-- START --
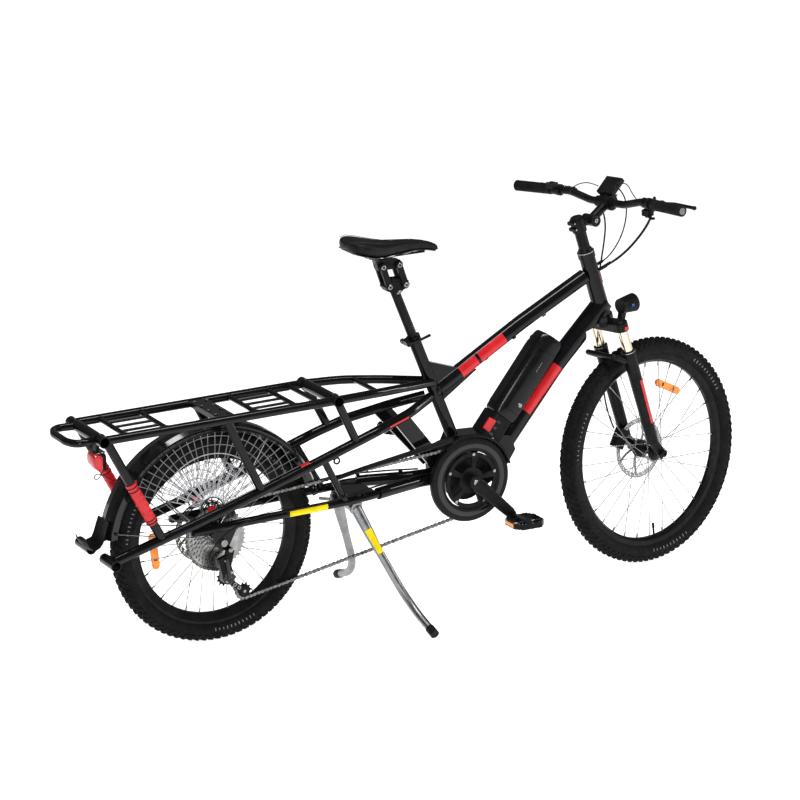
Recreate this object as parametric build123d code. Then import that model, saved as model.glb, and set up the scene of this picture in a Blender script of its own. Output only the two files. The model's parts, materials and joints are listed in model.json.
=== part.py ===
"""Longtail electric cargo bicycle, as separate pieces in one frame, in millimetres.

The model is drawn with X forward, Y to the rider's left, Z up and the ground under the rear axle at zero.
Each piece is then moved so that the origin is on the ground at the middle of the whole bicycle's outline.
"""

import os
from math import asin, atan2, cos, pi, radians, sin, tan

from build123d import *

# ---------------------------------------------------------------- driving dimensions
REAR_WHEEL_R = 304.0      # 24 inch tyre, outside
FRONT_WHEEL_R = 337.0     # 26 inch tyre, outside
REAR_RIM_SEAT = 253.5     # bead seat radius of a 507 mm rim
FRONT_RIM_SEAT = 279.5    # bead seat radius of a 559 mm rim
TYRE_SECTION_R = 29.5

HEAD_ANGLE = 73.0
STEER_REST = 12.0         # the bars stand turned a little to the left
FORK_OFFSET = 30.0        # dropouts ahead of the steering axis
LEG_OFFSET = 8.0          # stanchions ahead of the steering axis
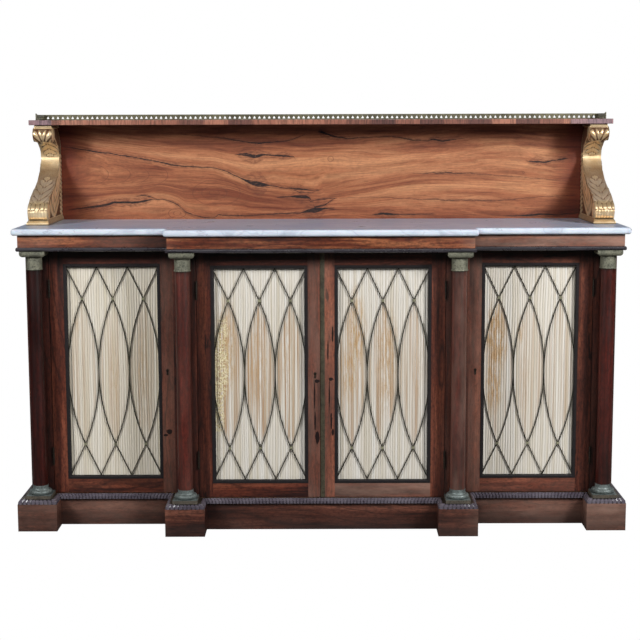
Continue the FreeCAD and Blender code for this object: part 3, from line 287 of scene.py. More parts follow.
-- END --
[Your goal]:
Copy out each record from above, exactly.

[Response to the task]:
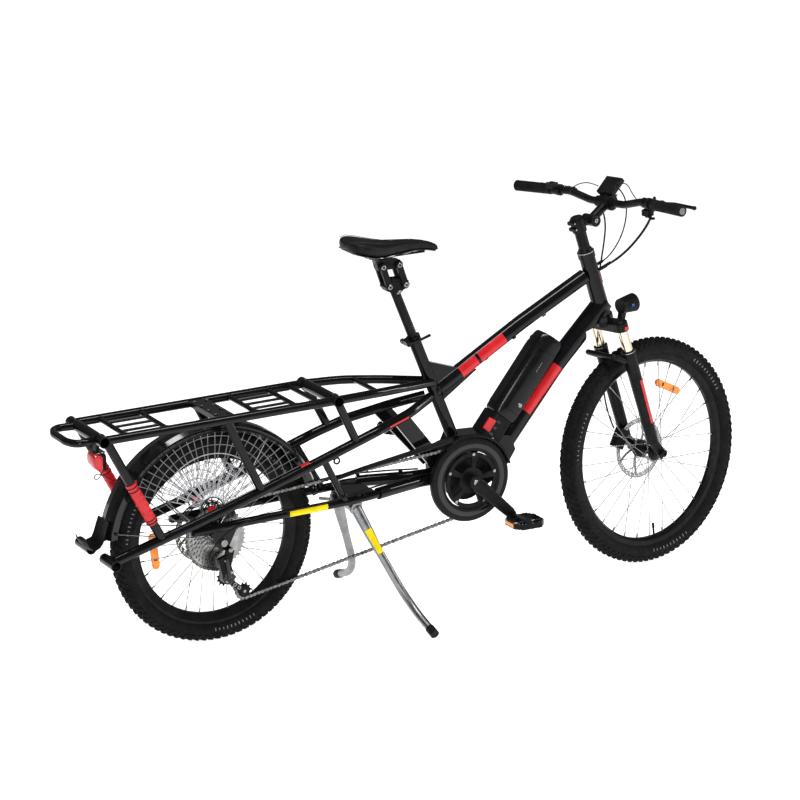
Recreate this object as parametric build123d code. Then import that model, saved as model.glb, and set up the scene of this picture in a Blender script of its own. Output only the two files. The model's parts, materials and joints are listed in model.json.
=== part.py ===
"""Longtail electric cargo bicycle, as separate pieces in one frame, in millimetres.

The model is drawn with X forward, Y to the rider's left, Z up and the ground under the rear axle at zero.
Each piece is then moved so that the origin is on the ground at the middle of the whole bicycle's outline.
"""

import os
from math import asin, atan2, cos, pi, radians, sin, tan

from build123d import *

# ---------------------------------------------------------------- driving dimensions
REAR_WHEEL_R = 304.0      # 24 inch tyre, outside
FRONT_WHEEL_R = 337.0     # 26 inch tyre, outside
REAR_RIM_SEAT = 253.5     # bead seat radius of a 507 mm rim
FRONT_RIM_SEAT = 279.5    # bead seat radius of a 559 mm rim
TYRE_SECTION_R = 29.5

HEAD_ANGLE = 73.0
STEER_REST = 12.0         # the bars stand turned a little to the left
FORK_OFFSET = 30.0        # dropouts ahead of the steering axis
LEG_OFFSET = 8.0          # stanchions ahead of the steering axis
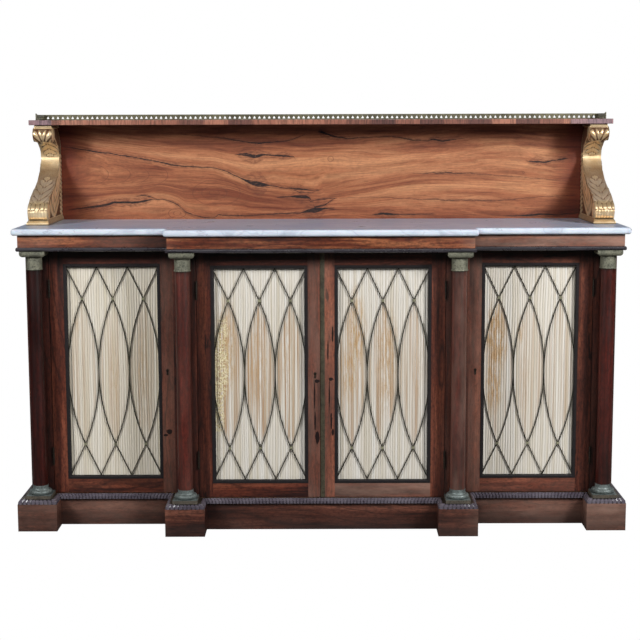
Continue the FreeCAD and Blender code for this object: part 3, from line 287 of scene.py. More parts follow.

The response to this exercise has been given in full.